When we walked out of that primordial forest and built those first structures on the plain, we traded some of our freedoms for that safer social structure. For any fledgling civilization to succeed, its members must regularly be willing to bow to the greater good (unlike our Washington politicians).
For example, we don’t throw discarded mastodon bones into our neighbor’s hut. We try to make our hut conform to the rest of our village. We don’t walk down the main trail naked, and we certainly don’t play the tom toms at full volume all day long.
Though I wish some of our Patch fire-pit responders displayed a bit more tact, they did make some very good points. And the first was that wood smoke, even the seasoned variety, ain’t good for anyone.

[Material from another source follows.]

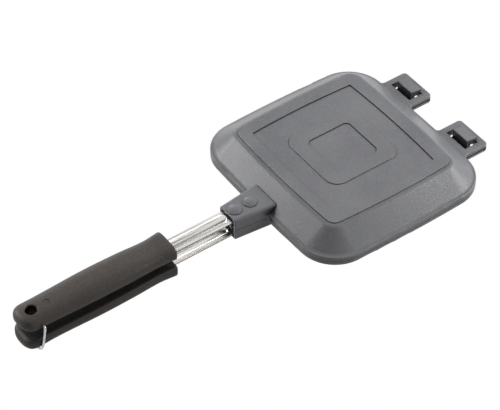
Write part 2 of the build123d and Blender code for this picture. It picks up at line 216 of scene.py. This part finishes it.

The logic behind so many local leaf-burning bans is the effect that exhaust has on the exponentially growing number of asthmatic children.
Another valid argument was the wood smoke smell sticks to everything in its path, including vinyl siding. Anyone who’s ever sat downwind of a campfire can attest to that. And repeated fire-pit usage can make that odor permanent.
Is it really fair to subject any unwilling neighbor to that kind of smoke? Does that process significantly differ from inflicting a loud AC/DC marathon upon them? With our current municipal noise ordinances, that one would clearly be illegal.
I know it’s not the same, but you can still use your indoor fireplace, install a non-polluting gas fire pit or move to a more-rural locale where open space eliminates the problem.
Considering the unspoken oath we all took when we moved into our Patch neighborhoods, and the fact that we can’t control where the smoke goes, with all due apologies to Mr. Campbell, proximity makes it time to bid adieu to our ancestral practice of sitting around the fire pit—portable or permanent.